IBRs should be scheduled as early as practicable and the timing of the IBRs should take into consideration the contract period of performance. The process will be conducted not later than 180 calendar days (6 months) after a significant program event or contract change including, but not limited to: (1) contract award, (2) the exercise of large contract options, and (3) the incorporation of major modifications. IBRs are also performed at the discretion of the program manager at any time, even without the occurrence of a major event in the life of a program.

Events that may trigger an IBR include completion of the preliminary design review, completion of the critical design review, a significant shift in the content and/or time phasing of the PMB, or when a major milestone such as the start of the production option of a development contract is reached.
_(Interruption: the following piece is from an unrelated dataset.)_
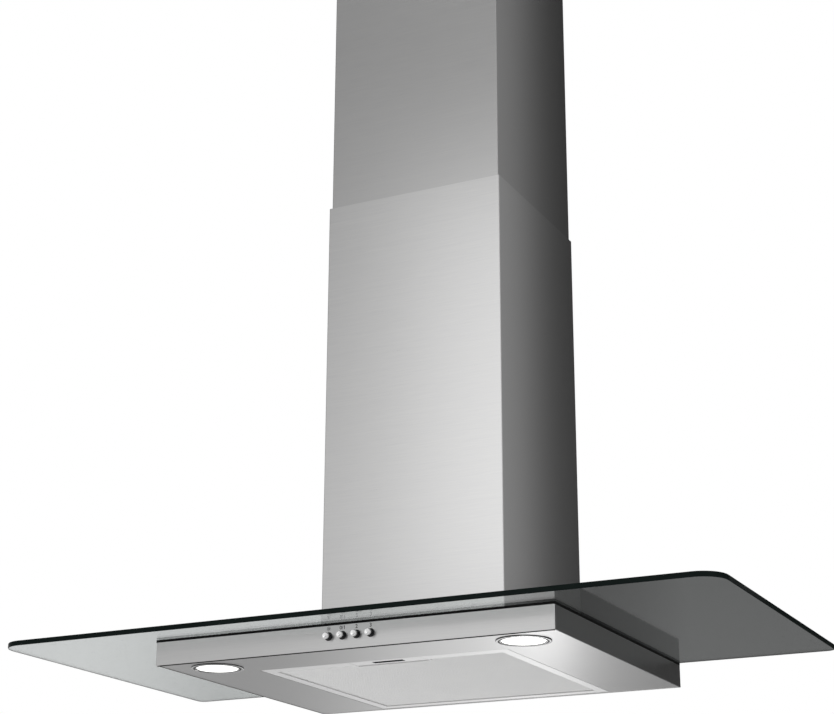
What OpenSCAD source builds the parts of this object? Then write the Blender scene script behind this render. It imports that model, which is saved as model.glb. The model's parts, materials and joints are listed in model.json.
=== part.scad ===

Continuous assessment of the PMB will help identify when a new IBR should be conducted.

with the clause at DFARS 252.234-7002 and DoD Instruction 5000.02 require IBRs on all contracts that require the implementation of Earned Value Management The IBR is not dependent on the contractor's Earned Value Management System being formally validated as complying with the guidelines in ANSI/EIA-748. Subcontracts, intra-government work agreements, and other agreements also require IBRs as applicable. The scope of the IBRs should be tailored to the nature of the work effort.

The policy allows for the use of IBRs prior to contract award in situations where they may be appropriate and beneficial. If a program manager elects to conduct a pre-award IBR on a DoD contract, that requirement should be included in the statement of work.

See the NDIA Guide to the Integrated Baseline Review Process(April 2003 version) for additional guidance on IBRs.